8/10
Goodbye, Dragoon Inn
12 February 2005
Warning: Spoilers
This is late Rene Clair but none the worse for that. The first thing you notice is the color; pastel to a fault so that even the bright red trousers of the dragoons seem somehow muted. There's an unreal quality about the whole thing so that the overall effect is like watching a marionette show under water. The next thing you notice is the toytown quality of the sets, reminiscent of the castle in Les Visiteurs du Soir, the whole town, interior and exterior looks as though it never needs sweeping or cleaning. The plot needn't detain us - the one about the babe magnet who either wagers himself or else his colleagues wager on his behalf that he can seduce (in the early 40s and The Fleet's In, the GI only had to KISS the girl to win the bet) a girl selected at random by a given date has been around since they were writing with papyrus - because it's Style not Content we've come to see and we don't go away frustrated.

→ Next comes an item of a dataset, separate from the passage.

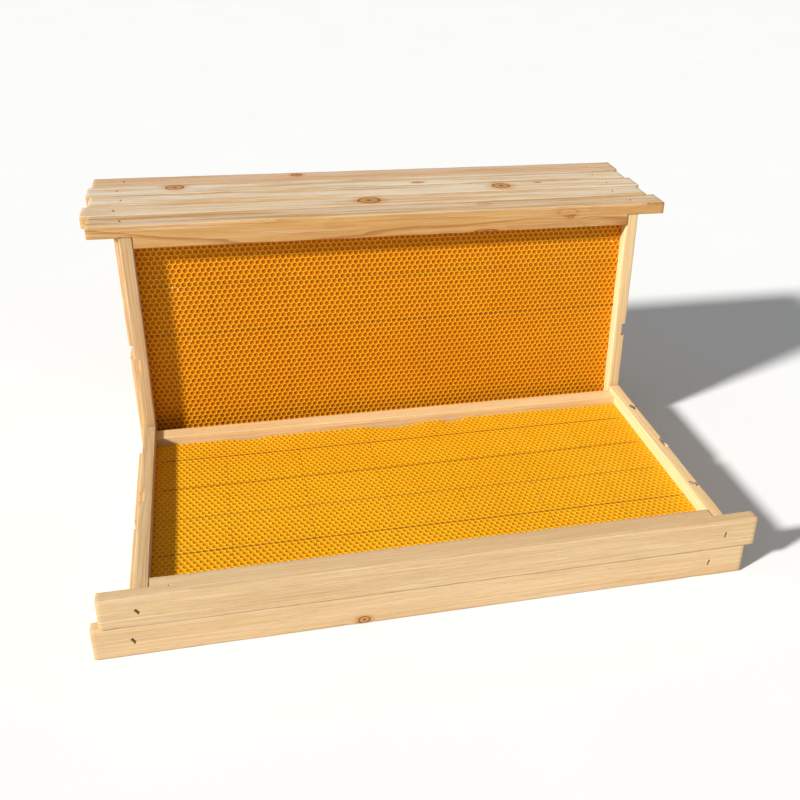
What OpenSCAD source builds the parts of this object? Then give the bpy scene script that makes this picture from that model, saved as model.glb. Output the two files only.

What we have here is one of the great beauties of French cinema - two if you want to stretch a point and include Gerard Philippe, who was about one generation ahead of Alain Delon in the Pretty Boys Who Can Also Act school - wearing exquisite clothes, smiling her exquisite smile (eat your heart out, Julia Roberts) and suffering as exquisitely as only Michele Morgan could. Against all the odds, plot one step up from total cliché, mannered acting, predictable outcome, etc, we keep on watching and more than that, watch it again and again. Let's face it, on a Clair day you can see forever.